(Collection entries)
======

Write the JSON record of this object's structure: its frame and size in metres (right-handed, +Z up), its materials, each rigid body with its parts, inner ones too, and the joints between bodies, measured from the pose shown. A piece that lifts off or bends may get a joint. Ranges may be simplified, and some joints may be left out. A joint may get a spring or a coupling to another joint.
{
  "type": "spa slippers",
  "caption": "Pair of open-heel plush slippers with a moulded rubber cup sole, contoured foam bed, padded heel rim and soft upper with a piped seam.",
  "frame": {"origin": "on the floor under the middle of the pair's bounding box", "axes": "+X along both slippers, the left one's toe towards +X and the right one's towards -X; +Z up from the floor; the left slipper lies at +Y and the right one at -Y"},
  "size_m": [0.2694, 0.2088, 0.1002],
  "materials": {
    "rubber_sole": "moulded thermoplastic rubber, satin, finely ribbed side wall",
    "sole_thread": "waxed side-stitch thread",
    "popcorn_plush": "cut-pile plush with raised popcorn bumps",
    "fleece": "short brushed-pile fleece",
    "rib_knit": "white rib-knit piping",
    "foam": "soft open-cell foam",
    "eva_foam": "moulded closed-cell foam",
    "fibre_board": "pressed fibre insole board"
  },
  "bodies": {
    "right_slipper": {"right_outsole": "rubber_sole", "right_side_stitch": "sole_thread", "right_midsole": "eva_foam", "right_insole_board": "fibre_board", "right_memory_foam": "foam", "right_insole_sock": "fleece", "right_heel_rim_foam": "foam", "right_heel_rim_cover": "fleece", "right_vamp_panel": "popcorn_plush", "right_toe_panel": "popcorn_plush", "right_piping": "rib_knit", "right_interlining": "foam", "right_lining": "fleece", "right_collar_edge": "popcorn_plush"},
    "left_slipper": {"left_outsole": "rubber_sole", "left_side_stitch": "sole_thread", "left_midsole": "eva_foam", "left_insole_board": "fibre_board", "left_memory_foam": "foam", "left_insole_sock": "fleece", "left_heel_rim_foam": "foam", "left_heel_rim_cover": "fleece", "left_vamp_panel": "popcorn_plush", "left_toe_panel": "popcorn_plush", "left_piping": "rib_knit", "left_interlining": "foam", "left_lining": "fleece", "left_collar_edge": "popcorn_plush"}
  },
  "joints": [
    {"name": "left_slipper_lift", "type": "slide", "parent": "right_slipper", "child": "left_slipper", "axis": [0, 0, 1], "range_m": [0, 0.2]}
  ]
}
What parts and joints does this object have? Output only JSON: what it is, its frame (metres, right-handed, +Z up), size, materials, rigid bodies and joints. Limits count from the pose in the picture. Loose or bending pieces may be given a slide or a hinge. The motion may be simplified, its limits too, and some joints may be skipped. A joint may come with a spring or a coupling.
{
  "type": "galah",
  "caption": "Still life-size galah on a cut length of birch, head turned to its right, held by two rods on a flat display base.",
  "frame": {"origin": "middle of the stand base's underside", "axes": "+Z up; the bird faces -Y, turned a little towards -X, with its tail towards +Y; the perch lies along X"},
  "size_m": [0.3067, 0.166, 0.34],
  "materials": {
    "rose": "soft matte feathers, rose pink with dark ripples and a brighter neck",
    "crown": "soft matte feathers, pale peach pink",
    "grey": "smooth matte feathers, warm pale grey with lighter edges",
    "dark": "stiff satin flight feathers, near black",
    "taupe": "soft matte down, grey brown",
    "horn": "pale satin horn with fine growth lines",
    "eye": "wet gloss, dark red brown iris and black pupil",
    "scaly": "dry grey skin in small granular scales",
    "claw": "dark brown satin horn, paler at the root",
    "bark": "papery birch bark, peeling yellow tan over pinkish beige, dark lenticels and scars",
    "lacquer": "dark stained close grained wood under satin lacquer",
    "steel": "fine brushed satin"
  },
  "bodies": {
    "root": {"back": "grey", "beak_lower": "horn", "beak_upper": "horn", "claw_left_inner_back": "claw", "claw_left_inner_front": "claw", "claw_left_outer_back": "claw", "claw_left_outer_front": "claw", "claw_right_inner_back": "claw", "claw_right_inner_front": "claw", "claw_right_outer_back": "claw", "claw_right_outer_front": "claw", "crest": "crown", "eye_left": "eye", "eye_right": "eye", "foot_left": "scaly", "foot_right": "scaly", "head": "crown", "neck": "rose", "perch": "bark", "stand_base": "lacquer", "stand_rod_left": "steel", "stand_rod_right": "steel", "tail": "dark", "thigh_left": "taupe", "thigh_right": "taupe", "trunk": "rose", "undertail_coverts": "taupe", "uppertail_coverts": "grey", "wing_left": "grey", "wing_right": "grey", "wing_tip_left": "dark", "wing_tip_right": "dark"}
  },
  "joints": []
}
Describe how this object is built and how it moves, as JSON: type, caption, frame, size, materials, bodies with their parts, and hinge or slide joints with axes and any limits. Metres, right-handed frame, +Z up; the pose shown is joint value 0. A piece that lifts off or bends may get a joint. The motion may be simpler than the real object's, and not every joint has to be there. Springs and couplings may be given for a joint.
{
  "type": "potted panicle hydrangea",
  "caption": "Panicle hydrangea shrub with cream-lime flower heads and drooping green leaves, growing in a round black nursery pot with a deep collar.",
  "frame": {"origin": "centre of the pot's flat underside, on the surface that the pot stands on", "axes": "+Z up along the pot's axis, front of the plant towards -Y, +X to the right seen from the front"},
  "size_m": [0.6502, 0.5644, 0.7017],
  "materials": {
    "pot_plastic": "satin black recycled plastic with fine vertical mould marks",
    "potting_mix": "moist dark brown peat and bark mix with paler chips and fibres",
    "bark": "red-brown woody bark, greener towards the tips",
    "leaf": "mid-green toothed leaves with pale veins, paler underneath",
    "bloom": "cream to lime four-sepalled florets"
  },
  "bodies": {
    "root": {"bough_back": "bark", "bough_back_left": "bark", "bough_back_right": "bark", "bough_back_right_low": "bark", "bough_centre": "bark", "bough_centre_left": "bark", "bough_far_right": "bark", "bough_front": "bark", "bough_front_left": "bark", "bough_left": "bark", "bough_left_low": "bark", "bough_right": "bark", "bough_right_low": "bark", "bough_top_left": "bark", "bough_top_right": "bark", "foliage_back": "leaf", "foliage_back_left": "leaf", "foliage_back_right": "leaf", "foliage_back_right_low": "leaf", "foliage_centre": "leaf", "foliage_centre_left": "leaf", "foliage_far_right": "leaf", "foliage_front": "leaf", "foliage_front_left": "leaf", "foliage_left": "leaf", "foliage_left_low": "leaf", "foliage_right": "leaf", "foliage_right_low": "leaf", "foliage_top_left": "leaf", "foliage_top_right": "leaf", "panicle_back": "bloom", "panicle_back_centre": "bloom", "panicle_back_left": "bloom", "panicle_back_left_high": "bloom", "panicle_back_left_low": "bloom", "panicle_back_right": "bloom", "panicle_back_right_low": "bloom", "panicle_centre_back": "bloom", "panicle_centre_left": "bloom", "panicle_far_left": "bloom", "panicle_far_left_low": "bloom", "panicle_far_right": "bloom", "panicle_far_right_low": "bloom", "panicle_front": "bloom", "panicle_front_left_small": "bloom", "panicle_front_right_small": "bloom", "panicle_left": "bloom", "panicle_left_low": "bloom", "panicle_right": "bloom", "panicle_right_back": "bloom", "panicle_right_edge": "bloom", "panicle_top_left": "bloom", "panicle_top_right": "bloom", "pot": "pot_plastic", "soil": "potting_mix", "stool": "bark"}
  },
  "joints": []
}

======

■ WRITTEN TASK
Repeat all of the entries exactly.

■ RIGHT ANSWER
Write the JSON record of this object's structure: its frame and size in metres (right-handed, +Z up), its materials, each rigid body with its parts, inner ones too, and the joints between bodies, measured from the pose shown. A piece that lifts off or bends may get a joint. Ranges may be simplified, and some joints may be left out. A joint may get a spring or a coupling to another joint.
{
  "type": "spa slippers",
  "caption": "Pair of open-heel plush slippers with a moulded rubber cup sole, contoured foam bed, padded heel rim and soft upper with a piped seam.",
  "frame": {"origin": "on the floor under the middle of the pair's bounding box", "axes": "+X along both slippers, the left one's toe towards +X and the right one's towards -X; +Z up from the floor; the left slipper lies at +Y and the right one at -Y"},
  "size_m": [0.2694, 0.2088, 0.1002],
  "materials": {
    "rubber_sole": "moulded thermoplastic rubber, satin, finely ribbed side wall",
    "sole_thread": "waxed side-stitch thread",
    "popcorn_plush": "cut-pile plush with raised popcorn bumps",
    "fleece": "short brushed-pile fleece",
    "rib_knit": "white rib-knit piping",
    "foam": "soft open-cell foam",
    "eva_foam": "moulded closed-cell foam",
    "fibre_board": "pressed fibre insole board"
  },
  "bodies": {
    "right_slipper": {"right_outsole": "rubber_sole", "right_side_stitch": "sole_thread", "right_midsole": "eva_foam", "right_insole_board": "fibre_board", "right_memory_foam": "foam", "right_insole_sock": "fleece", "right_heel_rim_foam": "foam", "right_heel_rim_cover": "fleece", "right_vamp_panel": "popcorn_plush", "right_toe_panel": "popcorn_plush", "right_piping": "rib_knit", "right_interlining": "foam", "right_lining": "fleece", "right_collar_edge": "popcorn_plush"},
    "left_slipper": {"left_outsole": "rubber_sole", "left_side_stitch": "sole_thread", "left_midsole": "eva_foam", "left_insole_board": "fibre_board", "left_memory_foam": "foam", "left_insole_sock": "fleece", "left_heel_rim_foam": "foam", "left_heel_rim_cover": "fleece", "left_vamp_panel": "popcorn_plush", "left_toe_panel": "popcorn_plush", "left_piping": "rib_knit", "left_interlining": "foam", "left_lining": "fleece", "left_collar_edge": "popcorn_plush"}
  },
  "joints": [
    {"name": "left_slipper_lift", "type": "slide", "parent": "right_slipper", "child": "left_slipper", "axis": [0, 0, 1], "range_m": [0, 0.2]}
  ]
}
What parts and joints does this object have? Output only JSON: what it is, its frame (metres, right-handed, +Z up), size, materials, rigid bodies and joints. Limits count from the pose in the picture. Loose or bending pieces may be given a slide or a hinge. The motion may be simplified, its limits too, and some joints may be skipped. A joint may come with a spring or a coupling.
{
  "type": "galah",
  "caption": "Still life-size galah on a cut length of birch, head turned to its right, held by two rods on a flat display base.",
  "frame": {"origin": "middle of the stand base's underside", "axes": "+Z up; the bird faces -Y, turned a little towards -X, with its tail towards +Y; the perch lies along X"},
  "size_m": [0.3067, 0.166, 0.34],
  "materials": {
    "rose": "soft matte feathers, rose pink with dark ripples and a brighter neck",
    "crown": "soft matte feathers, pale peach pink",
    "grey": "smooth matte feathers, warm pale grey with lighter edges",
    "dark": "stiff satin flight feathers, near black",
    "taupe": "soft matte down, grey brown",
    "horn": "pale satin horn with fine growth lines",
    "eye": "wet gloss, dark red brown iris and black pupil",
    "scaly": "dry grey skin in small granular scales",
    "claw": "dark brown satin horn, paler at the root",
    "bark": "papery birch bark, peeling yellow tan over pinkish beige, dark lenticels and scars",
    "lacquer": "dark stained close grained wood under satin lacquer",
    "steel": "fine brushed satin"
  },
  "bodies": {
    "root": {"back": "grey", "beak_lower": "horn", "beak_upper": "horn", "claw_left_inner_back": "claw", "claw_left_inner_front": "claw", "claw_left_outer_back": "claw", "claw_left_outer_front": "claw", "claw_right_inner_back": "claw", "claw_right_inner_front": "claw", "claw_right_outer_back": "claw", "claw_right_outer_front": "claw", "crest": "crown", "eye_left": "eye", "eye_right": "eye", "foot_left": "scaly", "foot_right": "scaly", "head": "crown", "neck": "rose", "perch": "bark", "stand_base": "lacquer", "stand_rod_left": "steel", "stand_rod_right": "steel", "tail": "dark", "thigh_left": "taupe", "thigh_right": "taupe", "trunk": "rose", "undertail_coverts": "taupe", "uppertail_coverts": "grey", "wing_left": "grey", "wing_right": "grey", "wing_tip_left": "dark", "wing_tip_right": "dark"}
  },
  "joints": []
}
Describe how this object is built and how it moves, as JSON: type, caption, frame, size, materials, bodies with their parts, and hinge or slide joints with axes and any limits. Metres, right-handed frame, +Z up; the pose shown is joint value 0. A piece that lifts off or bends may get a joint. The motion may be simpler than the real object's, and not every joint has to be there. Springs and couplings may be given for a joint.
{
  "type": "potted panicle hydrangea",
  "caption": "Panicle hydrangea shrub with cream-lime flower heads and drooping green leaves, growing in a round black nursery pot with a deep collar.",
  "frame": {"origin": "centre of the pot's flat underside, on the surface that the pot stands on", "axes": "+Z up along the pot's axis, front of the plant towards -Y, +X to the right seen from the front"},
  "size_m": [0.6502, 0.5644, 0.7017],
  "materials": {
    "pot_plastic": "satin black recycled plastic with fine vertical mould marks",
    "potting_mix": "moist dark brown peat and bark mix with paler chips and fibres",
    "bark": "red-brown woody bark, greener towards the tips",
    "leaf": "mid-green toothed leaves with pale veins, paler underneath",
    "bloom": "cream to lime four-sepalled florets"
  },
  "bodies": {
    "root": {"bough_back": "bark", "bough_back_left": "bark", "bough_back_right": "bark", "bough_back_right_low": "bark", "bough_centre": "bark", "bough_centre_left": "bark", "bough_far_right": "bark", "bough_front": "bark", "bough_front_left": "bark", "bough_left": "bark", "bough_left_low": "bark", "bough_right": "bark", "bough_right_low": "bark", "bough_top_left": "bark", "bough_top_right": "bark", "foliage_back": "leaf", "foliage_back_left": "leaf", "foliage_back_right": "leaf", "foliage_back_right_low": "leaf", "foliage_centre": "leaf", "foliage_centre_left": "leaf", "foliage_far_right": "leaf", "foliage_front": "leaf", "foliage_front_left": "leaf", "foliage_left": "leaf", "foliage_left_low": "leaf", "foliage_right": "leaf", "foliage_right_low": "leaf", "foliage_top_left": "leaf", "foliage_top_right": "leaf", "panicle_back": "bloom", "panicle_back_centre": "bloom", "panicle_back_left": "bloom", "panicle_back_left_high": "bloom", "panicle_back_left_low": "bloom", "panicle_back_right": "bloom", "panicle_back_right_low": "bloom", "panicle_centre_back": "bloom", "panicle_centre_left": "bloom", "panicle_far_left": "bloom", "panicle_far_left_low": "bloom", "panicle_far_right": "bloom", "panicle_far_right_low": "bloom", "panicle_front": "bloom", "panicle_front_left_small": "bloom", "panicle_front_right_small": "bloom", "panicle_left": "bloom", "panicle_left_low": "bloom", "panicle_right": "bloom", "panicle_right_back": "bloom", "panicle_right_edge": "bloom", "panicle_top_left": "bloom", "panicle_top_right": "bloom", "pot": "pot_plastic", "soil": "potting_mix", "stool": "bark"}
  },
  "joints": []
}